Francis, thanks for that answer. I'm no good at "gaming" systems anyway. I only have one face. I think many vets are happy to start on the bottom. Though well paid, I'm currently at that level in my company, in my first post military civilian job. However I'm observing real veiled hostility and the most nonsensical paradigms. It is a reality TV show, an online dating game. What astounds me is the faulty assumptions and utterly immature questions posed by some interviewers. Not just me but many post military retirement men are seeing the same. Sorry for my bluntness, but the corporate world seems to me one that lacks every fiber of integrity and candor and is largely dependent on debt and investment rather then the skill and ingenuity they pride themselves on.
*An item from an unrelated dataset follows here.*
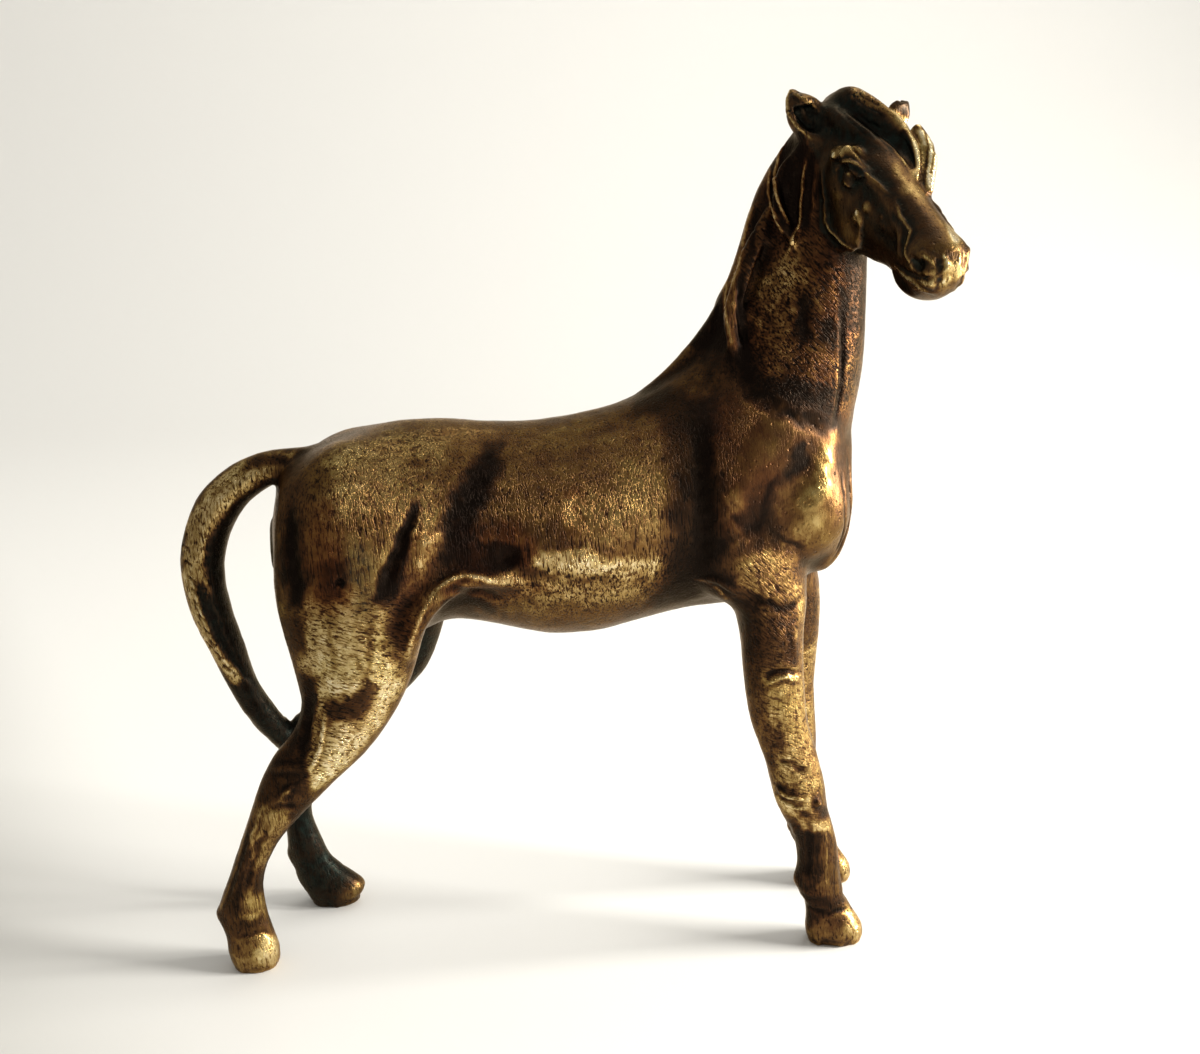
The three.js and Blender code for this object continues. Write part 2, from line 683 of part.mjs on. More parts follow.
// Thin a closed mesh: the edge whose loss changes the surface least goes first, until the wanted
// number of faces is left. "care" says how much more a place counts than the smooth flanks.
function thin({ positions, faces }, wanted, care) {
  const points = [];
  for (let i = 0; i < positions.length; i += 3) {
    points.push(new THREE.Vector3(positions[i], positions[i + 1], positions[i + 2]));
  }
  const triangles = [];
  const around = points.map(() => new Set());
  for (let i = 0; i < faces.length; i += 3) {
    const triangle = [faces[i], faces[i + 1], faces[i + 2]];
    triangle.forEach((vertex) => around[vertex].add(triangles.length));
    triangles.push(triangle);
  }
  const quadrics = points.map(() => new Float64Array(10));
  const normal = new THREE.Vector3();
  const edgeA = new THREE.Vector3();
  const edgeB = new THREE.Vector3();
  const areaNormal = (a, b, c) => {
    edgeA.subVectors(b, a);
    edgeB.subVectors(c, a);
    return normal.crossVectors(edgeA, edgeB);
  };
  for (const [a, b, c] of triangles) {
    areaNormal(points[a], points[b], points[c]);
    const area = normal.length();
    normal.normalize();
    const { x, y, z } = normal;
    const w = -normal.dot(points[a]);
    const plane = [x * x, x * y, x * z, x * w, y * y, y * z, y * w, z * z, z * w, w * w];
    for (const vertex of [a, b, c]) {
      const weight = area * care(points[vertex]);
      plane.forEach((value, index) => {
        quadrics[vertex][index] += value * weight;
      });
    }
  }
  const error = (q, p) =>
    q[0] * p.x * p.x + 2 * q[1] * p.x * p.y + 2 * q[2] * p.x * p.z + 2 * q[3] * p.x +
    q[4] * p.y * p.y + 2 * q[5] * p.y * p.z + 2 * q[6] * p.y +
    q[7] * p.z * p.z + 2 * q[8] * p.z + q[9];
  const bestPlace = (a, b) => {
    const q = quadrics[a].map((value, index) => value + quadrics[b][index]);
    const middle = points[a].clone().add(points[b]).multiplyScalar(0.5);
    const span = points[a].distanceTo(points[b]);
    const choices = [points[a], points[b], middle];
    const lift = new THREE.Matrix3().set(q[0], q[1], q[2], q[1], q[4], q[5], q[2], q[5], q[7]);
    const spread = q[0] + q[4] + q[7];
    if (lift.determinant() > 1e-4 * spread * spread * spread) {
      const free = new THREE.Vector3(-q[3], -q[6], -q[8]).applyMatrix3(lift.invert());
      if (free.distanceTo(middle) < span * 1.5) {
        choices.push(free);
      }
    }
    let best = { cost: Infinity, place: middle };
    for (const place of choices) {
      const cost = Math.max(error(q, place), 0) + 1e-4 * span * span;
      if (cost < best.cost) {
        best = { cost, place: place.clone() };
      }
    }
    return best;
  };
  const neighbours = (vertex) => {
    const ring = new Set();
    for (const face of around[vertex]) {
      triangles[face].forEach((other) => ring.add(other));
    }
    ring.delete(vertex);
    return ring;
  };
  const oldNormal = new THREE.Vector3();
  const folds = (vertex, other, place) => {
    for (const face of around[vertex]) {
      const triangle = triangles[face];
      if (!triangle.includes(other)) {
        const corners = triangle.map((index) => points[index]);
        oldNormal.copy(areaNormal(...corners)).normalize();
        areaNormal(...corners.map((corner, index) => (triangle[index] === vertex ? place : corner)));
        const longest = Math.max(edgeA.lengthSq(), edgeB.lengthSq());
        if (normal.length() < 0.04 * longest || normal.normalize().dot(oldNormal) < 0.4) {
          return true;
        }
      }
    }
    return false;
  };
  const version = new Int32Array(points.length);
  const queue = new CheapestFirst();
  const offer = (a, b) => {
    const { cost, place } = bestPlace(a, b);
    queue.push(cost, { a, b, place, age: version[a] + version[b] });
  };
  points.forEach((_, a) => {
    for (const b of neighbours(a)) {
      if (a < b) {
        offer(a, b);
      }
    }
  });
  let left = triangles.length;
  while (left > wanted && queue.size > 0) {
    const { a, b, place, age } = queue.pop();
    const gone = around[a].size === 0 || around[b].size === 0;
    if (!gone && age === version[a] + version[b]) {
      const ringA = neighbours(a);
      const ringB = neighbours(b);
      const shared = [...ringA].filter((vertex) => ringB.has(vertex)).length;
      if (ringA.has(b) && shared === 2 && !folds(a, b, place) && !folds(b, a, place)) {
        for (const face of [...around[b]]) {
          if (triangles[face].includes(a)) {
            triangles[face].forEach((vertex) => around[vertex].delete(face));
            triangles[face] = null;
            left -= 1;
          } else {
            triangles[face] = triangles[face].map((vertex) => (vertex === b ? a : vertex));
            around[a].add(face);
          }
        }
        around[b].clear();
        points[a].copy(place);
        quadrics[b].forEach((value, index) => {
          quadrics[a][index] += value;
        });
        version[a] += 1;
        for (const vertex of neighbours(a)) {
          offer(a, vertex);
        }
      }
    }
  }
  const kept = triangles.filter((triangle) => triangle !== null);
  const soup = kept.flatMap((triangle) => triangle.flatMap((vertex) => points[vertex].toArray()));
  const geometry = new THREE.BufferGeometry();
  geometry.setAttribute("position", new THREE.Float32BufferAttribute(soup, 3));
  return mergeVertices(geometry, TOUCHING);
}

// A binary heap that gives its cheapest entry first.
class CheapestFirst {
  constructor() {
    this.costs = [];
    this.entries = [];
  }

  get size() {
    return this.costs.length;
  }

  swap(i, j) {
    [this.costs[i], this.costs[j]] = [this.costs[j], this.costs[i]];
    [this.entries[i], this.entries[j]] = [this.entries[j], this.entries[i]];
  }

  push(cost, entry) {
    let i = this.costs.push(cost) - 1;
    this.entries.push(entry);
    while (i > 0 && this.costs[(i - 1) >> 1] > this.costs[i]) {
      this.swap(i, (i - 1) >> 1);
      i = (i - 1) >> 1;
    }
  }

  pop() {
    this.swap(0, this.costs.length - 1);
    this.costs.pop();
    const entry = this.entries.pop();
    let i = 0;
    let child = 1;
    while (child < this.costs.length) {
      if (child + 1 < this.costs.length && this.costs[child + 1] < this.costs[child]) {
        child += 1;
      }
      if (this.costs[i] <= this.costs[child]) {
        return entry;
      }
      this.swap(i, child);
      i = child;
      child = 2 * i + 1;
    }
    return entry;
  }
}

// The hooves are cut flat at the ground, so the figure stands on its soles.
async function cutSoles(geometry) {
  const wasm = await Module();
  wasm.setup();
  const solid = (source) => {
    const bare = new THREE.BufferGeometry();
    bare.setAttribute("position", source.getAttribute("position"));
    bare.setIndex(source.getIndex());
    const merged = mergeVertices(bare, TOUCHING);
    return new wasm.Manifold(new wasm.Mesh({
      numProp: 3,
      vertProperties: new Float32Array(merged.getAttribute("position").array),
      triVerts: new Uint32Array(merged.getIndex().array),
    }));
  };
  const depth = 10;
  const width = 300;
  const ground = new THREE.BoxGeometry(width, width, depth).translate(0, 0, -depth / 2);
  const { vertProperties, triVerts } = solid(geometry).subtract(solid(ground)).getMesh();
  const cut = new THREE.BufferGeometry();
  cut.setAttribute("position", new THREE.BufferAttribute(vertProperties, 3));
  cut.setIndex(new THREE.BufferAttribute(triVerts, 1));
  return cut;
}

const forms = [
  ...trunk(),
  ...neck(),
  ...mane(),
  ...foreLeg(-1, [0, 0, 0, 0], 0),
  ...foreLeg(1, [2.6, 2.0, 5.8, 2.6], 1.1),
  ...nearHindLeg(),
  ...farHindLeg(),
  ...tail(),
  placed(headFrame(), head(), { soft: 2 }),
];
const box = new THREE.Box3();
for (const form of forms) {
  box.union(form.reach);
}
box.expandByScalar(2 * CELL);
const fine = (point) => (point.z > HEAD_FROM ? HEAD_CARE : 1);
const whole = skin(allTogether(forms), box, CELL);
const geometry = await cutSoles(thin(whole, TRIANGLES, fine));
geometry.translate(-FOOTPRINT_CENTRE.x, -FOOTPRINT_CENTRE.y, 0);
geometry.computeVertexNormals();

const bronze = new THREE.MeshStandardMaterial({ color: 0x7a5f33, roughness: 0.42, metalness: 0.9 });
const horse = new THREE.Mesh(geometry, bronze);
horse.name = "horse";

const statuette = new THREE.Group();
statuette.add(horse);

export default statuette;
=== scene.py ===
# %% [markdown]
# # A small cast bronze horse
# The real thing is one solid casting, about 107 mm high. It was modelled in wax, cast, filed and
# brushed by hand, and then darkened, so its hollows are nearly black and its edges are bright.
# This lesson follows the same order: take the plain cast shape, lay extra wax on it, sculpt it
# with a few brushes, and at the end colour the metal. The sizes of the horse are in millimetres,
# with +X forward, +Y to its left and +Z up, and are turned into metres where Blender needs them.

# %% Load the cast shape
import json
import math

import bpy
import numpy as np
from mathutils import Matrix, Vector

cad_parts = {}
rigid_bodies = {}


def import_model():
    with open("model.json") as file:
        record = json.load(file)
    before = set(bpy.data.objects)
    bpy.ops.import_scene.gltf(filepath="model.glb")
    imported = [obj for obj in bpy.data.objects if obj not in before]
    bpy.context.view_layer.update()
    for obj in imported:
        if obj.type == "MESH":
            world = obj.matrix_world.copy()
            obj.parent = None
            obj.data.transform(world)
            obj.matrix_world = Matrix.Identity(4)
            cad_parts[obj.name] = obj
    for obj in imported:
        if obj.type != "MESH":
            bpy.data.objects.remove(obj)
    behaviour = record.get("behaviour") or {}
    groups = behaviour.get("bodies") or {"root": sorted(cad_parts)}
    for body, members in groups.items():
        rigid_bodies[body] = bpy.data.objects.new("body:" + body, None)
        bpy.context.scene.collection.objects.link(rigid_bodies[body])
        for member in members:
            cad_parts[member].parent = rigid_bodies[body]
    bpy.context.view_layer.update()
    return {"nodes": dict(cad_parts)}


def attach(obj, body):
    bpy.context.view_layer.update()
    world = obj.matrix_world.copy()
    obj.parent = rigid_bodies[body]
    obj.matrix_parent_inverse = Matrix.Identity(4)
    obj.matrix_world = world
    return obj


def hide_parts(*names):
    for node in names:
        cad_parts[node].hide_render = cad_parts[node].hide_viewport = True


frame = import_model()
MM = 0.001
MIDDLE = 6.2  # the y of the plane that halves the body
RIGHT, LEFT = -1, 1


def deselect_all():
    for other in list(bpy.context.selected_objects):
        other.select_set(False)


def pick(piece):
    deselect_all()
    piece.select_set(True)
    bpy.context.view_layer.objects.active = piece


def change(kind, **settings):
    """Adds a modifier to the horse, sets it up and applies it."""
    pick(horse)
    made = horse.modifiers.new(kind.lower(), kind)
    for name, value in settings.items():
        setattr(made, name, value)
    bpy.ops.object.modifier_apply(modifier=made.name)


# %% [markdown]
# ## The camera
# A camera close to a small thing gives the strong perspective of the photograph: the near hooves
# stand clearly lower in the picture than the far ones. It is placed by the point it looks at,
# its direction and its distance, as one would with a tape measure.

# %% Camera
LOOK_AT = Vector((7.1, 4.0, 55.1)) * MM
CAMERA_TURN = math.radians(-4.5)
CAMERA_HEIGHT = math.radians(14.1)
CAMERA_DISTANCE = 159.8 * MM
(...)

Thanks for the advice.

Veteran

Joe Labarbera Blairstown, NJ

Ted, Thank you for your excellent and candid answer and for the time you put into it. It's a comfort to know that this is a real systematic issue and not merely my own inability to comprehend an unseen value in it. A trusted contact I have just told me its "a numbers game" which is a phrase often used in the military. I like what you said about the truly talented being able to circumvent it. Thanks.

Veteran

Joe Labarbera Blairstown, NJ

Casey,
Thanks for that terrific answer. My take away if one meets "all of the above" in spades, does everything right, it is still a reality TV show of finding a "cultural fit." I personally don't agree with that mentality. For one, there is no way one can tell, unless they have ESP, if a simple succession of interviews determines compatibility. Elite military units can't even figure that one out. I see it as a cop out. Perhaps the high school and college experience is the most formative in our American business culture which is why the hiring process is counter-intuitive. I'd hire the best qualified, the most talented, the most experienced and put up with any personality quirks or differences. So all this talk about "diversity" gets thrown out the window for "fit?" I find that humorous. Perhaps this current culture will change, because I don't remember this prior to my military experience starting in the late 90s. Thank you for answering my question.